Executive recommendations for selecting and implementing distribution ERP
First, evaluate ERP options against your target operating model, not just current pain points. The right platform should support process harmonization, multi-entity governance, cloud scalability, workflow automation, and operational visibility across procurement, inventory, fulfillment, and finance.
Second, prioritize workflow redesign alongside technology implementation. If a distributor migrates fragmented approvals, inconsistent item structures, and local spreadsheet workarounds into a new ERP, modernization value will be limited. Process standardization is the real lever for ROI.
Third, sequence implementation around business-critical flows. Many organizations start with order management, inventory control, procurement, and financial integration, then extend into advanced warehouse processes, supplier collaboration, analytics, and AI-driven optimization. This phased model reduces disruption while building a durable digital operations backbone.

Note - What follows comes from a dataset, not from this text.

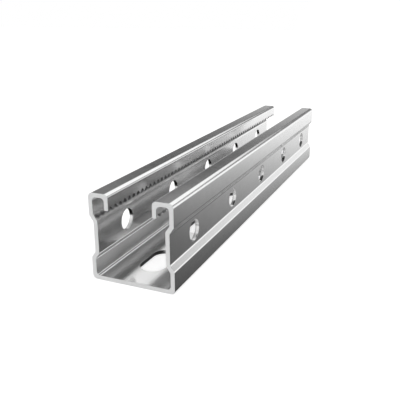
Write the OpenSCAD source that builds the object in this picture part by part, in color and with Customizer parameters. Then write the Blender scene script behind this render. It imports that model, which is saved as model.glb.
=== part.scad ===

Finally, treat distribution ERP as enterprise infrastructure. It is not a back-office purchase. It is the operational control system that determines whether the business can scale service levels, margin discipline, compliance, and resilience as complexity increases.
The strategic case for replacing disconnected supply chain tools
For distributors facing margin pressure, service-level expectations, supplier volatility, and channel complexity, disconnected tools are no longer a manageable compromise. They create blind spots between demand, inventory, procurement, warehouse execution, and financial control. Over time, those blind spots become structural barriers to growth.
A modern distribution ERP system replaces that fragmentation with connected operations, governed workflows, and enterprise visibility. It enables leaders to standardize execution, improve decision speed, strengthen operational resilience, and build a scalable platform for cloud modernization, automation, and AI-supported planning. That is why distribution ERP should be viewed not as software replacement, but as operating architecture transformation.